La spécialité de ce couple d'artistes-chercheurs atypiques ? Se confronter aux milieux extrêmes et étudier les effets des éléments sur l'organisme de la danseuse. Jeanne Morel repousse les limites, plus haut, plus beau. "Je suis quelqu'un d'assez timide à la base et c'est sans doute pour cela que j'aime autant danser dans les grands espaces où il n'y a personne. La force de la Nature, la beauté de la Terre m'émeuvent. Y danser, c'est être un peu en communion avec elle."

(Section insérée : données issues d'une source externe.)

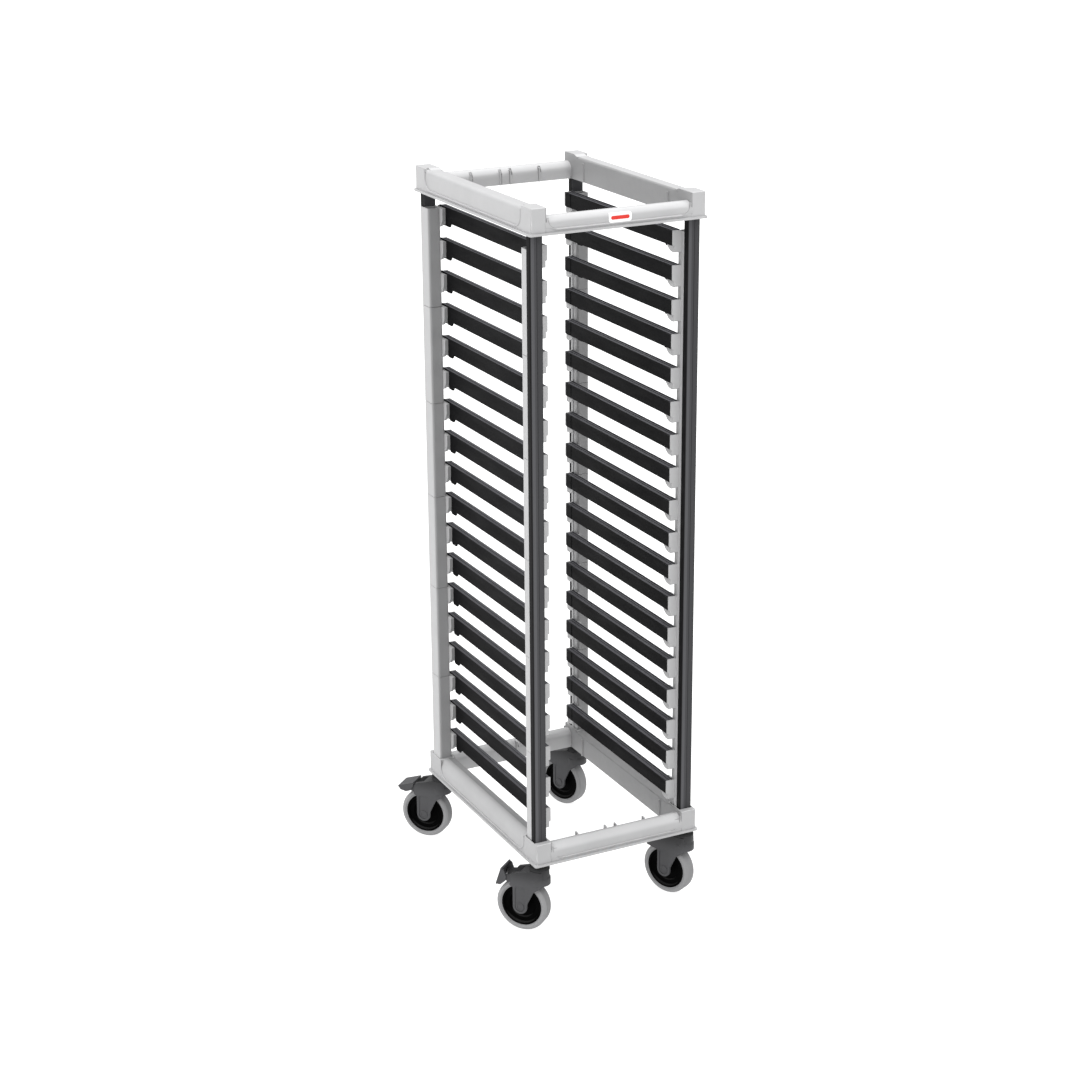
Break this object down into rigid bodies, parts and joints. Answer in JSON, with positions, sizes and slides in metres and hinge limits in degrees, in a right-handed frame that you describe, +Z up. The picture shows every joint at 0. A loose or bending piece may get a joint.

Danse avec les astronautes

Ce travail hybride, entremêlant art et sciences, n'a pas tardé pas à attirer l'attention du Centre national d'études spatiales (CNES). "Ils cherchaient un.e artiste à envoyer dans l'espace en apesanteur. Le domaine spatial se demandait comment ouvrir et sensibiliser à ce monde-là. Le lien entre art et espace est d'ailleurs présent dans le travail photographique de Thomas Pesquet. Et ils nous ont choisis pour cette collaboration."

Le couple commence à travailler avec des astronautes comme Thomas Pesquet et Jean-François Clervoy, le parrain de leur projet. Et Jeanne Morel débute ses chorégraphies en apesanteur lors de vols paraboliques à bord de l'Airbus A 310 ZEROG. Une expérience inouïe.

"On se prépare en se disant que ça va ressembler à l'apnée, mais pas du tout. Car l'eau a un poids. Tout à coup, on est dépossédé de ce qui nous semblait immuable, de notre poids. Le fait de ne plus peser peut être une source d'angoisse car c'est ce qui nous rattache à la Terre. Mais une fois qu'on accepte ce nouvel état de corps on vit une liberté totale. On est plus léger, plus gracieux : tout est à reconstruire. J'ai laissé tomber la gravité, celle de mon corps et celle de certains épisodes de la vie à ce moment-là."

L'entreprise Art In Space consiste à allier art science et espace depuis maintenant 4 ans. De cette collaboration inédite découlent un échange d'expériences et un enrichissement mutuel. "J'ai appris énormément sur ma place sur Terre, dans l'univers. Ils m'ont aidé à ouvrir ma conscience écologique", explique la performeuse. "Paul et moi avons capté les données biométriques. Un corps entraîné par la danse et le cirque permet une approche singulière et pertinente de la micro-gravité. Les acteurs du domaine spatial sont intéressés par l'adaptabilité de mon corps, par son apprentissage rapide d'un nouvel espace, d'un nouvel état."

Aujourd'hui, Jeanne rêve d'aller encore plus loin. Pour son prochain défi chorégraphique, elle plongera sous l'océan. L'espace ? Elle y songe, des étoiles dans les yeux. "Mais le rêve d'espace devrait peut-être rester un fantasme, un rêve, un autre monde."